Your goal:
Would you print the material exactly, starting at its first line and ending at the line holding "return blank - block(-hole_half, hole_half, -half_y, half_y, top"?

## START Given information

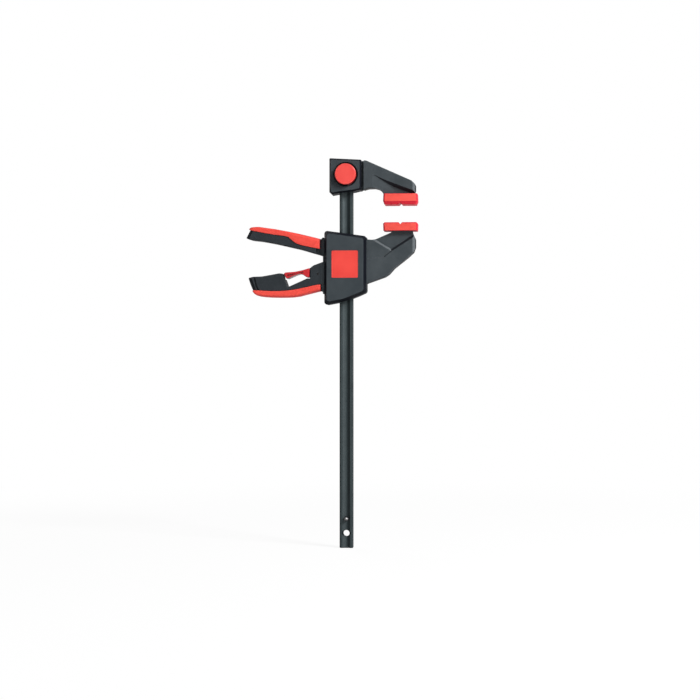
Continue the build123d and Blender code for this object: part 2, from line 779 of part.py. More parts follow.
def make_handle_grip():
    outline = profile(
        (-118.5, -82.0),
        (-120.6, -86.0),
        (-117.6, -91.0, 4.0),
        (-110.0, -93.9, 12.0),
        (-88.0, -94.6, 100.0),
        (-68.0, -94.2, 60.0),
        (-50.0, -90.4, 60.0),
        (-31.9, -86.3, 2.6),
        (-31.9, -76.0),
        (-46.0, -78.0),
        (-62.0, -82.5),
        (-84.5, -84.5))
    grip = rounded(outline, grip_half_width, grip_edge)
    return grip - layer(handle_outline(), 2 * grip_half_width, -2 * grip_half_width)


def make_lever_pin():
    reach = half_arm + cover_rise - cover_wall - 0.5
    pin = cross_rod(lever_pivot_x, -lever_pivot_z, lever_pin_diameter, -reach, reach)
    return chamfer(pin.edges(), 0.4)


def plate_with_rail_hole(length_low, length_high, thickness, hole_half, top):
    """Flat steel plate round the rail, with its top face at this height."""
    blank = block(length_low, length_high, -plate_half_width, plate_half_width, top - thickness, top)
    blank = fillet(blank.edges().filter_by(Axis.Z), plate_corner)
    half_y = rail_thickness / 2 + rail_running_gap
    return blank - block(-hole_half, hole_half, -half_y, half_y, top - 2 * thickness, top + thickness)


def make_drive_plates():
    hole_half = rail_width / 2 + rail_running_gap
    step = drive_plate_thickness + drive_plate_spacing
    plate = plate_with_rail_hole(-plate_half_length, plate_half_length, drive_plate_thickness, hole_half,
                                 -drive_top)
    return together(Pos(0, 0, -number * step) * plate for number in range(drive_plate_count))


def drive_stack_foot():
    gaps = (drive_plate_count - 1) * drive_plate_spacing
    return drive_top + drive_plate_count * drive_plate_thickness + gaps


def make_drive_spring():
    length = shelf_top - drive_stack_foot() - 2 * seat_gap
    return Pos(0, 0, -shelf_top + seat_gap) * coil(coil_radius, coil_wire, length, drive_spring_pitch)


def make_brake_plate():
    lean = radians(brake_tilt)
    hole_half = (rail_width / 2 + brake_thickness / 2 * sin(lean)) / cos(lean) + rail_running_gap
    plate = plate_with_rail_hole(-plate_half_length, brake_end_x, brake_thickness, hole_half, -brake_hinge_z)
    hinge = Pos(brake_hinge_x, 0, -brake_hinge_z)
    return hinge * Rot(0, -brake_tilt, 0) * hinge.inverse() * plate


def make_brake_spring():
    reach = brake_hinge_x + coil_radius + coil_wire / 2
    lowest = brake_hinge_z + brake_thickness + reach * tan(radians(brake_tilt))
    length = guide_foot_top - lowest - 2 * seat_gap
    return Pos(0, 0, -guide_foot_top + seat_gap) * coil(coil_radius, coil_wire, length, brake_spring_pitch)


def make_release_lever():
    bar = profile(
        (-79.6, -64.6, 0.6),
        (-77.6, -63.1, 0.8),
        (-65.6, -62.3, 30.0),
        (-55.3, -60.2, 20.0),
        (-46.5, -57.5, 0.4),
        (-46.7, -69.2, 0.8),
        (-50.6, -69.2, 0.8),
        (-56.0, -65.4, 2.0),
        (-59.8, -64.9, 3.0),
        (-66.0, -67.0, 10.0),
        (-75.0, -71.0, 0.8),
        (-76.6, -70.7, 0.6))
    pocket = profile(
        (-75.6, -65.6, 0.4),
        (-66.0, -64.3),
        (-54.4, -62.0, 0.4),
        (-54.4, -64.0, 0.4),
        (-60.4, -63.7),
        (-66.4, -65.7),
        (-74.6, -69.2, 0.4))
    lever = rounded(bar, release_half_width, release_edge)
    lever -= both_sides(layer(pocket, -release_half_width - 1, -release_half_width + release_pocket_depth))
    tip_z = -brake_hinge_z - release_tip_lift + stop_gap
    root = profile(
        (-54.0, -61.4),
        (-44.0, -59.0, 2.0),
        (-release_pin_x, -release_pin_z + release_hub_diameter / 2),
        (-22.0, -65.6, 4.0),
        (-release_tip_x + 1.0, -66.9, 0.5),
        (-release_tip_x + 1.0, tip_z + 0.6, 0.5),
        (-release_tip_x, tip_z, 0.5),
        (-21.0, tip_z + 0.6, 2.0),
        (-release_pin_x, -release_pin_z - release_hub_diameter / 2),
        (-44.0, -68.0, 2.0),
        (-54.0, -65.6))
    lever += layer(root, release_root_half_width, -release_root_half_width)
    lever += cross_rod(-release_pin_x, -release_pin_z, release_hub_diameter,
                       -release_root_half_width, release_root_half_width)
    return lever - cross_rod(-release_pin_x, -release_pin_z, release_pin_diameter + 2 * pin_running_gap,
                             -release_half_width, release_half_width)


def make_release_lever_pin():
    reach = half_arm - release_pin_inset
    return cross_rod(-release_pin_x, -release_pin_z, release_pin_diameter, -reach, reach)


head_place = Pos(-jaw_reach, 0, 0)
slider_place = Pos(-jaw_reach, 0, -stored_opening)

pieces = {
    "rail": head_place * make_rail(),
    "rail_stop_pin": head_place * make_stop_pin(),
    "fixed_jaw": head_place * make_fixed_jaw(),
    "head_front_cover": head_place * make_head_front_cover(),
    "head_rear_cover": head_place * make_head_rear_cover(),
    "head_screws": head_place * make_head_screws(),
    "release_button": head_place * make_button(),
    "lock_pin": head_place * make_lock_pin(),
    "lock_pin_clip": head_place * make_lock_pin_clip(),
    "button_spring": head_place * make_button_spring(),
    "fixed_jaw_pad": head_place * make_pad(fixed_pad_height),
    "moving_jaw_pad": slider_place * flip * make_pad(moving_pad_height),
    "slide_body": slider_place * make_slide_body(),
    "front_cover": slider_place * make_front_cover(),
    "rear_cover": slider_place * make_rear_cover(),
    "cover_screws": slider_place * make_cover_screws(),
    "badge_plate": slider_place * make_badge_plate(),
    "handle_grip": slider_place * make_handle_grip(),
    "pump_lever": slider_place * make_pump_lever(),
    "pump_lever_grip": slider_place * make_lever_grip(),
    "lever_pivot_pin": slider_place * make_lever_pin(),
    "drive_plates": slider_place * make_drive_plates(),
    "drive_spring": slider_place * make_drive_spring(),
    "brake_plate": slider_place * make_brake_plate(),
    "brake_spring": slider_place * make_brake_spring(),
    "release_lever": slider_place * make_release_lever(),
    "release_lever_pin": slider_place * make_release_lever_pin(),
}

os.makedirs("parts", exist_ok=True)
for name, piece in pieces.items():
    export_step(piece, f"parts/{name}.step")
    print(name, len(piece.solids()), round(piece.volume, 1))
print("closing travel", round(stored_opening - closed_gap, 3), "button travel", button_travel)
print("drive travel", round(drive_travel, 3), "brake tilt", round(brake_tilt, 3))
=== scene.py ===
import math

import bmesh
import bpy
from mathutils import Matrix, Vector


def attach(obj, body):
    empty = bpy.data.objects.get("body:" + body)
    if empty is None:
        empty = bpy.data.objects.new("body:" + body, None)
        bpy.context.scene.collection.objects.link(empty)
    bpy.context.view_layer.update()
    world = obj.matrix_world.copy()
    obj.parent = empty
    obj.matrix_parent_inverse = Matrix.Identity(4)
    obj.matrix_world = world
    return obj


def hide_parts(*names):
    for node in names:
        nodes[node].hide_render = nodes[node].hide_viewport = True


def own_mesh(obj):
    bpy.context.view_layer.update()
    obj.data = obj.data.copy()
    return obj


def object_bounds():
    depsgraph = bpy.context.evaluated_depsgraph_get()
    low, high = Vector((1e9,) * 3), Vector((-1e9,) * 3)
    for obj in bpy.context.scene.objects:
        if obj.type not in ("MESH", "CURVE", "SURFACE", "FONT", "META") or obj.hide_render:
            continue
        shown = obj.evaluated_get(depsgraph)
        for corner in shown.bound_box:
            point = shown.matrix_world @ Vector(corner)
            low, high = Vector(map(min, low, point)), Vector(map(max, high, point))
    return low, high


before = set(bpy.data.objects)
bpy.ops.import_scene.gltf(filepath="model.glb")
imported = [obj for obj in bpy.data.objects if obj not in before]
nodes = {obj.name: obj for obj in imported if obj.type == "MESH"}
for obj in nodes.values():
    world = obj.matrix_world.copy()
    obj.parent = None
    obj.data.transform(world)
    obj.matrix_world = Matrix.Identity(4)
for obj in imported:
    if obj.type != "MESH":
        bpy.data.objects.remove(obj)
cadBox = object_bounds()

print("frame loaded:", len(nodes), "nodes")

# Camera, square to the clamp's front but for a few degrees towards the jaws
view = {
    "aim": (-0.06513, 0.0, -0.1848),  # the point in the middle of the view
    "distance": 2.0,
    "turn": 5.0,  # degrees
    "lens": 80.36,
    "clipEnd": 20,
}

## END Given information

Result of this task:
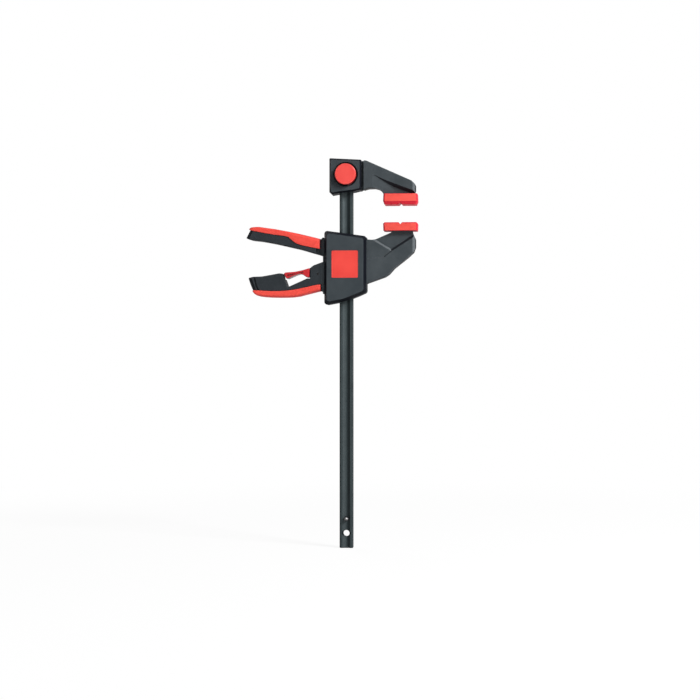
Continue the build123d and Blender code for this object: part 2, from line 779 of part.py. More parts follow.
def make_handle_grip():
    outline = profile(
        (-118.5, -82.0),
        (-120.6, -86.0),
        (-117.6, -91.0, 4.0),
        (-110.0, -93.9, 12.0),
        (-88.0, -94.6, 100.0),
        (-68.0, -94.2, 60.0),
        (-50.0, -90.4, 60.0),
        (-31.9, -86.3, 2.6),
        (-31.9, -76.0),
        (-46.0, -78.0),
        (-62.0, -82.5),
        (-84.5, -84.5))
    grip = rounded(outline, grip_half_width, grip_edge)
    return grip - layer(handle_outline(), 2 * grip_half_width, -2 * grip_half_width)


def make_lever_pin():
    reach = half_arm + cover_rise - cover_wall - 0.5
    pin = cross_rod(lever_pivot_x, -lever_pivot_z, lever_pin_diameter, -reach, reach)
    return chamfer(pin.edges(), 0.4)


def plate_with_rail_hole(length_low, length_high, thickness, hole_half, top):
    """Flat steel plate round the rail, with its top face at this height."""
    blank = block(length_low, length_high, -plate_half_width, plate_half_width, top - thickness, top)
    blank = fillet(blank.edges().filter_by(Axis.Z), plate_corner)
    half_y = rail_thickness / 2 + rail_running_gap
    return blank - block(-hole_half, hole_half, -half_y, half_y, top - 2 * thickness, top + thickness)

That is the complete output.